Heat Network (Metering and Billing) Regulations 2014 – Fines are Imminent
These Regulations were introduced in December 2014 to provide regulation to a previously unregulated market place. Heat Suppliers (this could encompass Developers, Landlords and Managing Agents depending on the arrangements in place) have the responsibility to notify the Department for Energy and Climate Change (DECC) about schemes
The scope of the regulations is extensive and we only provide a brief explanation on selected elements of the Regulations, focussing on metering and billing requirements. This we feel is particularly relevant as there are a considerable number of schemes where the metering technology is not delivering the expectations of the consumer and the need to receive regular and accurate charges for their energy usage.
The regulations require a meter to be installed to measure the heat, chill or hot water supplied from a district heat network to a building occupied by more than one final customer. Further, from 31 December 2016, separate metering is required for each final customer (unless it is not cost effective and technically feasible to do so – which need to be determined in accordance with schedule 1 of the regulations).

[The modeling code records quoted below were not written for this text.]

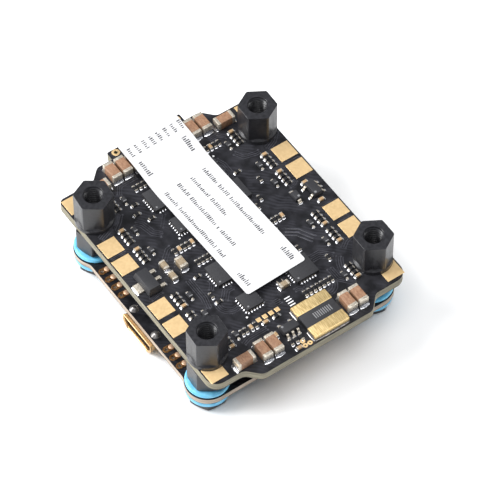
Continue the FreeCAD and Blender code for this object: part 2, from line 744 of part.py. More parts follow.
# ---------------------------------------------------------------- write every node
def main():
    os.makedirs("parts", exist_ok=True)
    single = [
        top_standoffs, middle_standoffs, lock_nuts, esc_board, esc_motor_pads,
        esc_signal_pads, esc_test_pads, esc_battery_pads, esc_label, esc_small_resistors,
        esc_small_capacitors, esc_bootstrap_diodes, esc_bulk_capacitors,
        esc_filter_capacitors, esc_shunt_resistor, esc_voltage_regulator,
        esc_switching_regulator, esc_current_amplifier, esc_protection_diode,
        esc_gate_drivers, esc_motor_processors, esc_mosfets, fc_board, fc_edge_pads,
        usb_shell, usb_tongue, usb_contacts, fc_processor, fc_gyroscope, fc_flash_memory,
        fc_osd_chip, fc_barometer, fc_crystals, fc_buck_regulators, fc_power_inductors,
        fc_linear_regulator, fc_power_diodes, fc_bulk_capacitors, fc_status_leds,
        fc_small_resistors, fc_small_capacitors, boot_button_case, boot_button_plunger,
    ]
    for make in single:
        save(make.__name__, make())
    save("silicone_grommets", grommets())
    housing, contacts = esc_connector()
    save("esc_signal_connector", housing)
    save("esc_connector_contacts", contacts)
    housings, contacts = fc_connectors()
    save("fc_signal_connector", housings[0])
    save("fc_device_connector", housings[1])
    save("fc_connector_contacts", contacts)


main()
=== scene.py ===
import functools
import json
import math
import random

import bmesh
import bpy
from mathutils import Matrix, Vector
from mathutils.bvhtree import BVHTree

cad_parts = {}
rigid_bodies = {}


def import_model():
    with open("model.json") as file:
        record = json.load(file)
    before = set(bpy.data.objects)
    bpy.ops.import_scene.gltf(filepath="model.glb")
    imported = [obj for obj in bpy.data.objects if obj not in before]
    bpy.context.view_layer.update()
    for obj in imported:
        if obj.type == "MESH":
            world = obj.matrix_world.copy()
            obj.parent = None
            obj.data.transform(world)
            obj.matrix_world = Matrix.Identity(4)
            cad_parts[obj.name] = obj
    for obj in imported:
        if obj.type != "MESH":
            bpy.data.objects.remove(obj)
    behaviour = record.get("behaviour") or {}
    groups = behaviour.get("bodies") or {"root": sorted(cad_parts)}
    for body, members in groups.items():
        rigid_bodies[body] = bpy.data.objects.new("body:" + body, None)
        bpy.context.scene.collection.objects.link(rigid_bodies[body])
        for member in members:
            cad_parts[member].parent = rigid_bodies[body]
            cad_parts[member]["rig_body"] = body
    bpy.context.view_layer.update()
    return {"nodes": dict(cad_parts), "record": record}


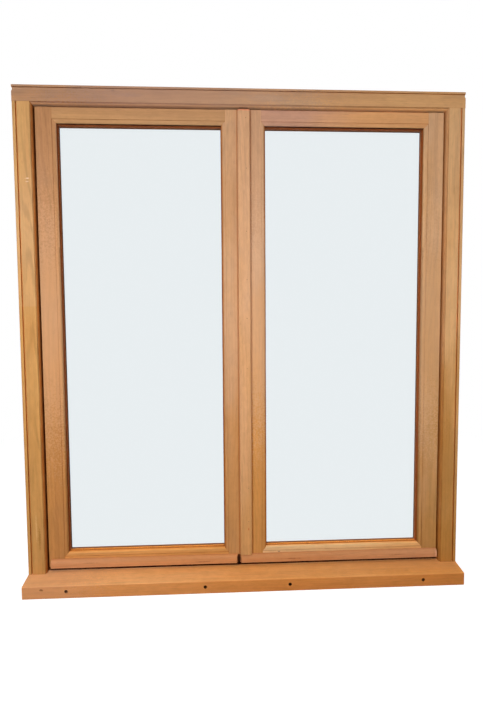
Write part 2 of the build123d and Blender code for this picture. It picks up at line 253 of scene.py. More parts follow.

If a building is only occupied by one final customer then a heat supplier must install a meter to measure the heat, chill or hot water supplied, unless it is not cost effective and technically feasible to do so (again, this will need to be determined in accordance with schedule 1 of the regulations).
An exception to the above position is in the case of a newly constructed building supplied by a district heat network or where a building supplied by a district heat network undergoes “major renovation” which relate to the heating, cooling, ventilating, hot water or lighting services of that building. In those circumstances, the installation of meters to measure each final customer’s consumption of heat, chill and hot water is mandatory. A “major renovation” is regarded as where the total renovation cost of the “building envelope” (the integrated parts of the building which separate the interior and exterior) is more than 25% of the value of the building (excluding the value of the land).
If a heat supplier determines that the installation of meters is not cost effective and technically feasible then alternative measures need to be considered – such as the installation of heat cost allocators and thermostatic radiator valves. Where there is no meter, the cost effectiveness/feasibility must be re-assessed every 4 years.
Where meters are installed, the heat supplier must ensure that bills and billing information for the consumption of heating, cooling and hot water by the final customer are (1) accurate, (2) based on actual consumption and (3) compliant with the principles set out in Schedule 2 of the regulations. Schedule 2 requires information such as current energy prices, consumption information and contact information for organisations which provide information on energy efficiency measures to be provided with the bill.
Clearly, if bills are being produced without accurate metering information then they will not be accurate, based on accurate consumption nor compliant with the principles set out in schedule 2. If this happens after 30 April 2015, this will be a criminal offence, which may result in a fine upon conviction of up to £5,000.
The result being that, where a development is failing to provide accurate consumption data at a consumer level, then the Heat Supplier will be in breach, subject to criminal proceedings and a fine if convicted.